Later, in the 19th century, Staylittle played an important role in the provision of non-conformist places of worship – Baptist and Methodist (originally at Rock Villa) for the nearby farming and mining communities.

== Welsh language ==
Historically, western Montgomeryshire has been a relative stronghold of the Welsh language. Though it is difficult to isolate statistics pertaining to Staylittle alone, those for the area in and around the village indicate that, to a degree, this is still the case. With regard to Llanbrynmair ward to the immediate north of Staylittle, the 2001 census indicates that the Welsh language in the area retains its strength, with 61% of the population having one or more of the skills, reading, writing and speaking Welsh, and with 48% having all three. This represents a decline on the figures for 1991 when 68.3% were recorded as Welsh speakers. For Blaen Hafren ward, in the north of which Staylittle is situated, the Welsh language does not have such a strong foothold, with 42% of the population having one or more skills and 21% having all three.

== Migration ==
Though Staylittle was not a mining village it owed some of its population growth, in the Victorian period, to the importance of lead mining in the area.

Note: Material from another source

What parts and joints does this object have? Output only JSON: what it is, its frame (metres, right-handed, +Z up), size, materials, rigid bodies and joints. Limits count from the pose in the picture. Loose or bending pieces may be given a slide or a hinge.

From 1851 its population grew steadily if not spectacularly with people migrating from out of the area to work in the nearby mines of Dylife and Dyfngwn.

After 1881 with the decline of lead mining the population of the parish Trefeglwys, in which Staylittle is found, declined rapidly, dropping by over 30% in the course of 20 years. Many of the men who left the area did so to find work in the South Wales coalfields.

== Outdoor pursuits ==
To the south of the village lies Clywedog reservoir (Welsh: Llyn Clywedog), created in the 1960s, where there are sailing and angling clubs.

The National Cycle Route NCR 8 (Welsh: Lôn Las Cymru) and the long-distance footpath Glyndŵr's Way (Welsh: Llwybr Glyndŵr) pass through Staylittle.

Powys County Council previously maintained an Outdoor Pursuits Centre in Staylittle.

==Notable people==
- Sir David Brunt, KBE, FRS (1886–1965), a Welsh meteorologist, the 'father of meteorology', attended Staylittle Primary School.